Va detto, per completezza, che la sentenza non ha accolto le richieste di risarcimento danni di tutte le parti civili (familiari delle vittime) che si sono costituite in giudizio. Dopo aver sentito i testimoni, infatti, il Giudice ha accolto solo le richieste di risarcimento danni per cui è stata raggiunta la prova che le vittime decisero di non abbandonare le loro case proprio a causa delle rassicurazioni della Commissione.

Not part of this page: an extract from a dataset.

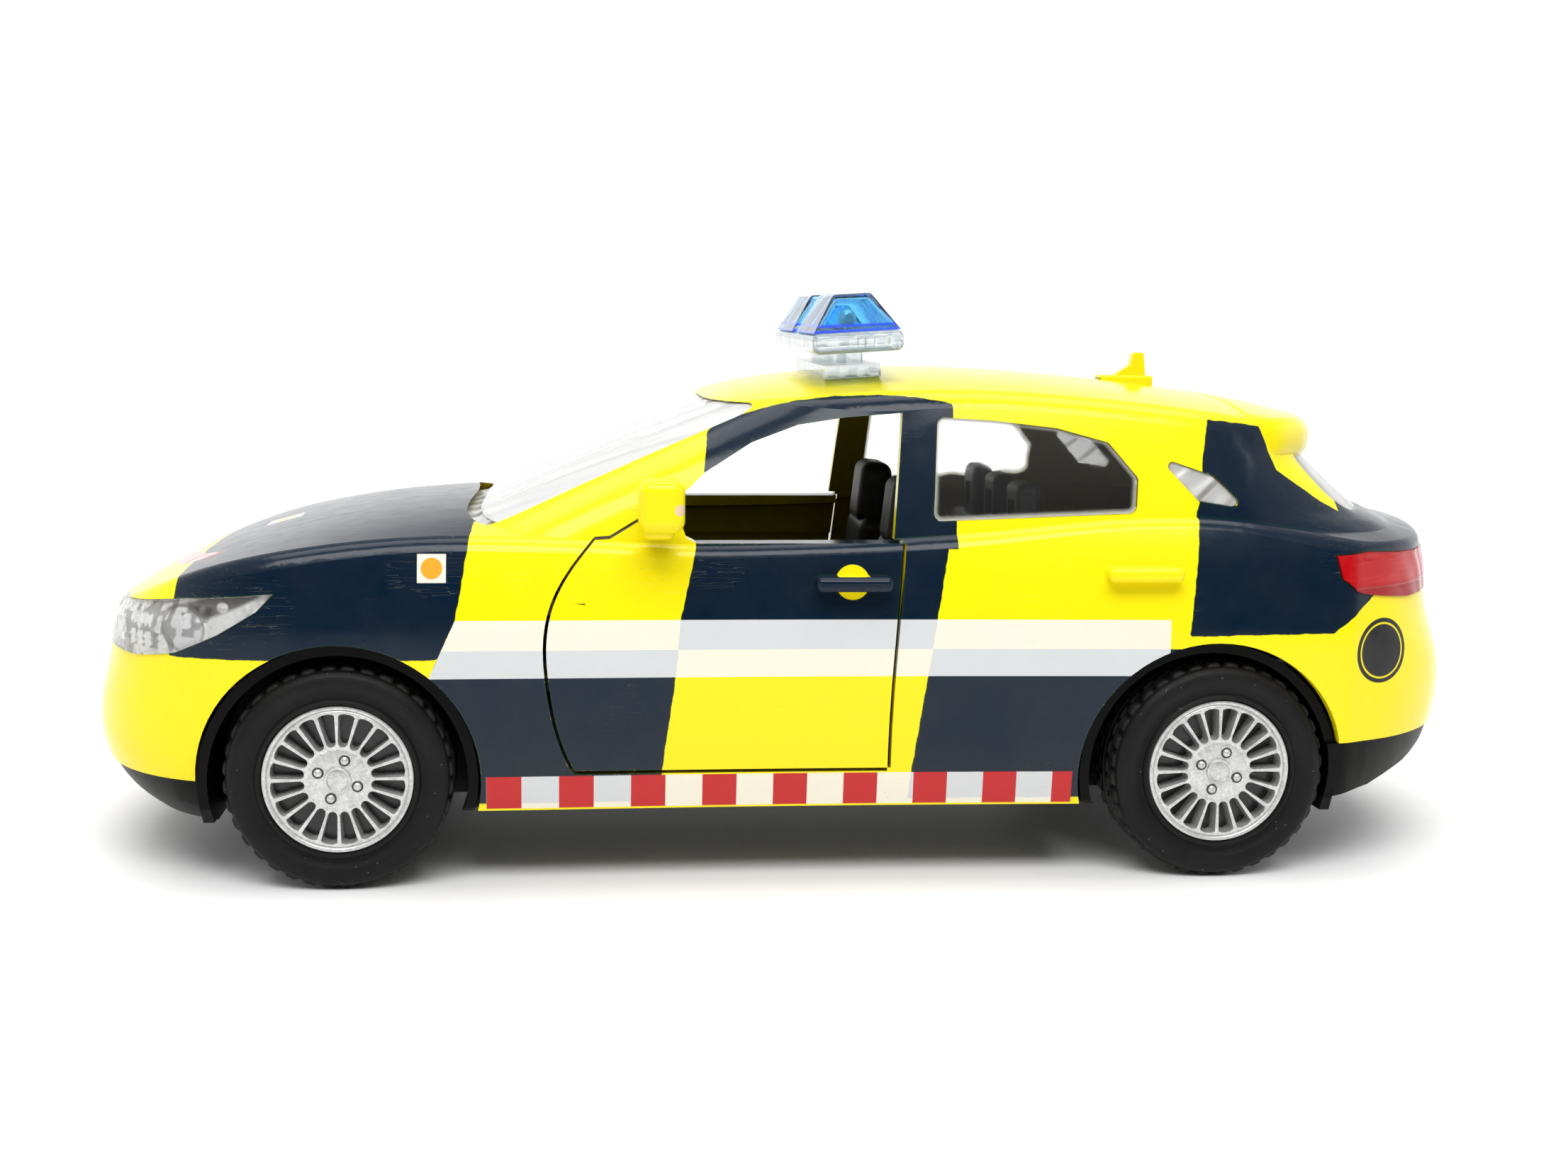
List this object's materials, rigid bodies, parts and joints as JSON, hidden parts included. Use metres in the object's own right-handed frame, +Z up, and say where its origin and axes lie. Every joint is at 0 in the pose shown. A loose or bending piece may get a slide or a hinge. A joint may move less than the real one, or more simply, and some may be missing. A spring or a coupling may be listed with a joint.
{
  "type": "toy police patrol car",
  "caption": "Die-cast toy patrol car with hinged front doors, rolling wheels on fixed axles, roof light bar and hollow cabin.",
  "frame": {"origin": "on the floor under the middle of the car", "axes": "+X to the nose, +Y to the car's left, +Z up"},
  "size_m": [0.1504, 0.0676, 0.0602],
  "materials": {
    "body_paint": "gloss enamel over die-cast zinc, yellow with dark blue checks",
    "clear_plastic": "clear moulded plastic",
    "red_plastic": "clear red moulded plastic",
    "blue_plastic": "clear blue moulded plastic",
    "chrome_trim": "plated plastic",
    "silver_plastic": "silver painted plastic",
    "black_plastic": "satin black moulded plastic",
    "tyre_rubber": "soft black rubber",
    "steel": "plain wire"
  },
  "bodies": {
    "car": {"aerial": "body_paint", "beacon_base": "clear_plastic", "beacon_dome_left": "blue_plastic", "beacon_dome_right": "blue_plastic", "body_shell": "body_paint", "chassis": "black_plastic", "dashboard": "black_plastic", "grille": "chrome_trim", "headlamp_left": "clear_plastic", "headlamp_right": "clear_plastic", "interior_tub": "black_plastic", "lamp_bowl_left": "silver_plastic", "lamp_bowl_right": "silver_plastic", "quarter_window_left": "clear_plastic", "quarter_window_right": "clear_plastic", "rear_bench": "black_plastic", "rear_window": "clear_plastic", "seat_left": "black_plastic", "seat_right": "black_plastic", "side_window_left": "clear_plastic", "side_window_right": "clear_plastic", "steering_wheel": "black_plastic", "tail_lamp_left": "red_plastic", "tail_lamp_right": "red_plastic", "windscreen": "clear_plastic"},
    "front_wheelset": {"axle_front": "steel", "rim_front_left": "silver_plastic", "rim_front_right": "silver_plastic", "tyre_front_left": "tyre_rubber", "tyre_front_right": "tyre_rubber"},
    "rear_wheelset": {"axle_rear": "steel", "rim_rear_left": "silver_plastic", "rim_rear_right": "silver_plastic", "tyre_rear_left": "tyre_rubber", "tyre_rear_right": "tyre_rubber"},
    "left_door": {"door_left": "body_paint", "mirror_left": "body_paint"},
    "right_door": {"door_right": "body_paint", "mirror_right": "body_paint"}
  },
  "joints": [
    {"name": "front_wheels", "type": "hinge", "parent": "car", "child": "front_wheelset", "pos_m": [0.0478, 0, 0.0114], "axis": [0, 1, 0], "continuous": true},
    {"name": "rear_wheels", "type": "hinge", "parent": "car", "child": "rear_wheelset", "pos_m": [-0.0424, 0, 0.0114], "axis": [0, 1, 0], "continuous": true},
    {"name": "left_door_hinge", "type": "hinge", "parent": "car", "child": "left_door", "pos_m": [0.0246, 0.0287, 0.022], "axis": [0, 0, -1], "range_deg": [0, 60]},
    {"name": "right_door_hinge", "type": "hinge", "parent": "car", "child": "right_door", "pos_m": [0.0246, -0.0287, 0.022], "axis": [0, 0, 1], "range_deg": [0, 60]}
  ]
}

LA RISPOSTA DELL'AVVOCATO:

La condanna dei componenti della Commissione si basa sull'applicazione del principio espresso dall'art. 41 del codice penale. Il Tribunale de L'Aquila ha riconosciuto che la scossa di terremoto del 06.04.09 e la vulnerabilità dei quattordici edifici caduti (molti dei quali costruiti prima del 1975 senza il rispetto delle norme antisismiche) sono state cause concomitanti della morte delle 39 persone ma esse non erano così imprevedibili ed eccezionali  da  interrompere il rapporto di causa-effetto fra la condotta negligente ed imprudente dei componenti della Commissione  e l'evento (morte o ferimento delle persone). In termini più chiari, è vero che la scossa di terremoto e l'inadeguatezza degli edifici sono state anch'esse cause della morte, ma se i membri della Commisisone (i massimi esperti nazionali nel loro settore) avessero tenuto un comportamento diligente e prudente, con le informazioni e le conoscenze in loro possesso, avrebbero potuto prevedere questi rischi, allertare la popolazione e impedire l'evento: al contrario, le notizie rassicuranti da essi fornite, hanno portato molte delle vittime a rinunciare alle precauzioni usuali e a rimanere negli edifici che poi sono crollati.

Questa, si ribadisce, è solo l'analisi della sentenza di primo grado per cui nessun giudizio vuole essere dato sulla effettiva colpevolezza o meno degli imputati.